Tears In The Rain, the award-winning South African sci-fi short by filmmaker Christopher Grant Harvey, is an unabashed love letter to the 1982 motion picture 'Blade Runner', and Philip K. Dick's novel 'Do Androids Dream Of Electric Sheep?'
Set in Los Angeles in the latter part of the twenty-first century, the short stars Sean Cameron Michael as John Kampff, a mysterious law enforcement official who is tracking down a man named Andy Smith (Russel Savadier), who is suspected of being a replicant: an artificial being almost indistinguishable from humans.
With its haunting, 80s-inspired synthesized score, futuristic Los Angeles cityscape complete with flying cars, looming ultra-skyscrapers, and neon-haloed, grime covered streets, Tears In The Rain convincingly duplicates the dark dystopian aesthetic of Blade Runner.
In a dystopian Los Angeles future, replicants or genetically engineered humanoids are created to work forced labour on off-world colonies. The latest generation, the Nexus 3 series, begins to display erratic and violent behaviour. Replicants were not designed to experience complex emotions or develop long-term memories. In the wake of corporate scandals of the previous decade, the Tyrell Corporation quietly attempts to remove Nexus 3 from circulation.
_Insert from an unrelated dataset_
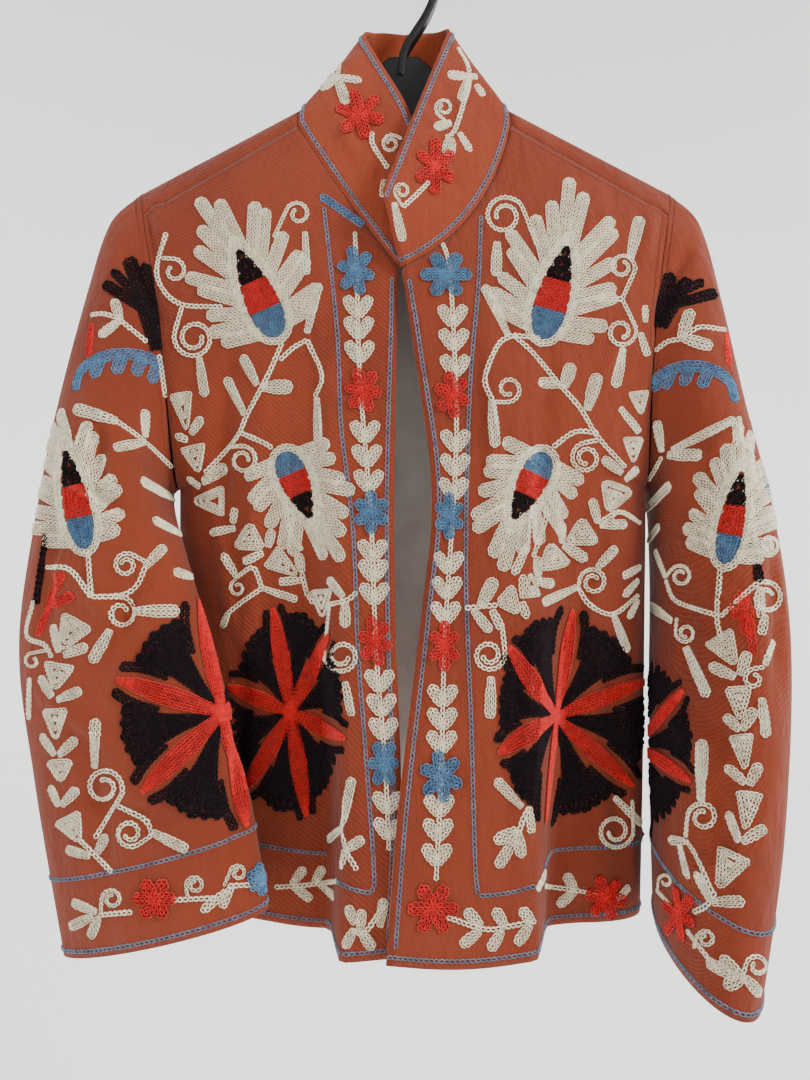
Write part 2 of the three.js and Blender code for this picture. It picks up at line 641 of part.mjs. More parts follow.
/** The flat body: a plate under the hook and two arms that follow the shoulders. */
function hangerBody() {
  const shoulder = armhole(RIGHT_SLEEVE, 0);
  const slope = (shoulder.z - NECK_POINT.z) / (shoulder.x - NECK_POINT.x);
  const below = (CLOTH + ARM_REST) * Math.hypot(1, slope);
  const topAt = (x) => NECK_POINT.z + slope * (x - NECK_POINT.x) - below;
  const shape = new THREE.Shape();
  const half = [
    [0, PLATE_TOP],
    [PLATE_HALF * 0.4, PLATE_TOP],
    [PLATE_HALF, topAt(PLATE_HALF) + PLATE_RISE],
    [PLATE_HALF * 1.6, topAt(PLATE_HALF * 1.6)],
    [ARM_END - ARM_CORNER, topAt(ARM_END - ARM_CORNER)],
    [ARM_END, topAt(ARM_END) - ARM_CORNER],
    [ARM_END, topAt(ARM_END) - ARM_END_TALL + ARM_CORNER],
    [ARM_END - ARM_CORNER, topAt(ARM_END) - ARM_END_TALL],
    [ARM_END / 2, topAt(ARM_END / 2) - ARM_TALL],
    [PLATE_HALF, topAt(PLATE_HALF) - ARM_TALL - PLATE_RISE],
    [0, topAt(PLATE_HALF) - ARM_TALL - PLATE_RISE],
  ];
  const corners = half.map(([x, z]) => new THREE.Vector2(x, z));
  const mirrored = half.slice(1, -1).reverse().map(([x, z]) => new THREE.Vector2(-x, z));
  shape.setFromPoints([...corners, ...mirrored]);
  const body = new THREE.ExtrudeGeometry(shape, {
    depth: HANGER_THICK - 2 * HANGER_BEVEL,
    bevelEnabled: true,
    bevelThickness: HANGER_BEVEL,
    bevelSize: HANGER_BEVEL,
    bevelOffset: -HANGER_BEVEL,
    bevelSegments: 2,
  });
  body.rotateX(Math.PI / 2);
  body.translate(0, HANGER_THICK / 2 - HANGER_BEVEL, 0);
  return body;
}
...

John Kampff (Sean Cameron Michael), a senior engineer, heads up the Tyrell Retirement Division. With the primary objectives, detect and remove Replicants, John has suspected Nexus 3 Andy Smith (Russel Savadier) firmly in his sights. As John soon learns, Replicant detection is nearly impossible without specialist equipment. The Voight-Kampff, a polygraph-like machine used by retirement engineers to help in the testing of an individual to learn if they are a replicant, is a distant thought in John Kampff's mind.